This week I’m hosting Arlene James with A Familiar Love Song (3 copies worldwide). If you want to enter the drawing for the book, please leave a comment on your post with your email address. I will not enter you without an email address (my way to contact you if you win). If you don’t want to leave an email address, another way you can enter is to email me at margaretdaley@gmail.com. The drawings end Sunday (August 30th) evening.
Interview with the heroine from A Familiar Love Song by Arlene James
1. Maggs Marko, tell me the most interesting thing about you.
The most interesting thing about me… Hmmm, I suppose it’s my occupation. I’m a producer and promoter in the music industry. I put on shows for people, big ones like the Battle of the Bands down in Fayetteville, with multiple categories and thousands of fans attending to hear a dozen or more bands I produce small shows, too, the kind we do at my private venue in Missouri. I call it the Milking Barn because the building used to be part of an old dairy farm.
2. What do you do for fun?
Believe it or not, a quiet evening at home in front of the fire is my idea of a good time. I guess I get enough of the party atmosphere at work. Don’t misunderstand. I love the music and the frenetic energy of a well-timed performance, but at the end of that, just to be able to sit quietly with a book and a cup of tea…well, that’s sweet.
3. What do you put off doing because you dread it?
I guess we all have our demons, memories of events in our past that we don’t want to think about or deal with or even acknowledge. Sometimes, though, the more we ignore them, the larger and more fearsome they become. Still, I’m bad about putting off facing those ugly memories, and I have too many of them.
4. What are you afraid of most in life?
I’m afraid of losing those I love. Everyone is, I suppose. It’s a primal fear. Once you’ve lost those nearest and dearest to you––in my case, my parents and sister––you can’t ever convince yourself that it won’t happen again. You know how easily your idyll can change, how quickly the lives of your loved ones can be snuffed out. You live expecting it to happen. It colors every relationship going forward. Learning to risk loss again can be very difficult. The fear of losing those you love can become so intense that it becomes a self-fulfilling prophecy.
5. What do you want out of life?
Everyone wants the same thing, don’t they? To be loved. When you’ve messed up as badly as I have, though, you need more than that. You want, need, to be forgiven, to make up for your mistakes. That’s what I want most of all, the chance to make up for my mistakes.
6. What is the most important thing to you?
Once, if you’d asked me this, I’ve have answered without hesitation that the most important thing to me was my career. That hasn’t been the case for a long time now, though, not since I met Jesus. Now, all I want is the chance to undo some of the harm I’ve done. I just want the people I love to be okay.
7. Do you read? If so, what is your favorite type of book to read?
I read when I have the time: Bible, history, mystery, poetry…I’m a sucker for happy endings, though, so naturally I read romance.
8. If you could change one thing about yourself, what would it be?
I’m such a coward, so very weak.
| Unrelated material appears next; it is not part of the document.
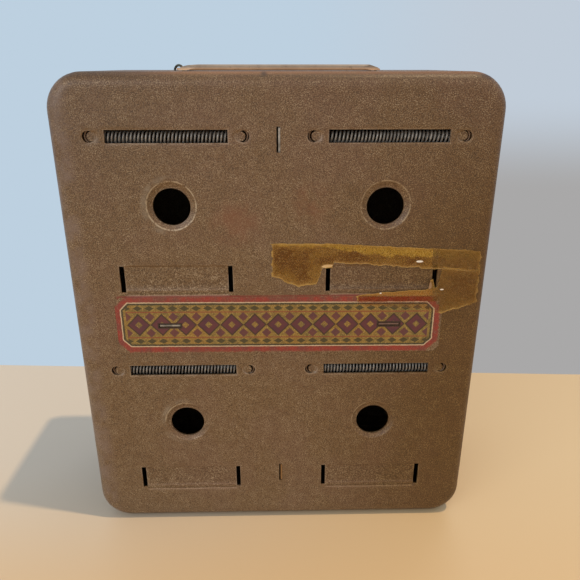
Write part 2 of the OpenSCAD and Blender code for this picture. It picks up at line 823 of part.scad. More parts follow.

I know, I know. I come off like this iron maiden, the warrior queen of the music industry, but it’s not true. I’ve cratered, seriously cratered, twice. Just shut down. Couldn’t cope. Oh, I’m tough as nails when it comes to business, but my personal life is a complete shambles, and I have no one to blame but myself.
9. Do you have a pet? If so, what is it and why that pet?
No pets. Who has time for pets? It would be sweet to have a little kitty cat, though. Maybe some day…
10. If you could travel back in time, where would you go and why?
Oh, that’s so easy. I’d go back twenty-five years to Texas and stay. I wouldn’t walk out on my marriage. I’d make Wyatt Ogilvie grow up and toe the line. I’d haul his handsome carcass to church and I’d throw Jesus Christ at him day and night until they stuck together like glue. I’d have his babies and raise them and help him make his music and be wildly famous. It would be all our old dreams come true––or one of us would truly die in the trying. God forgive me for making all the wrong choices.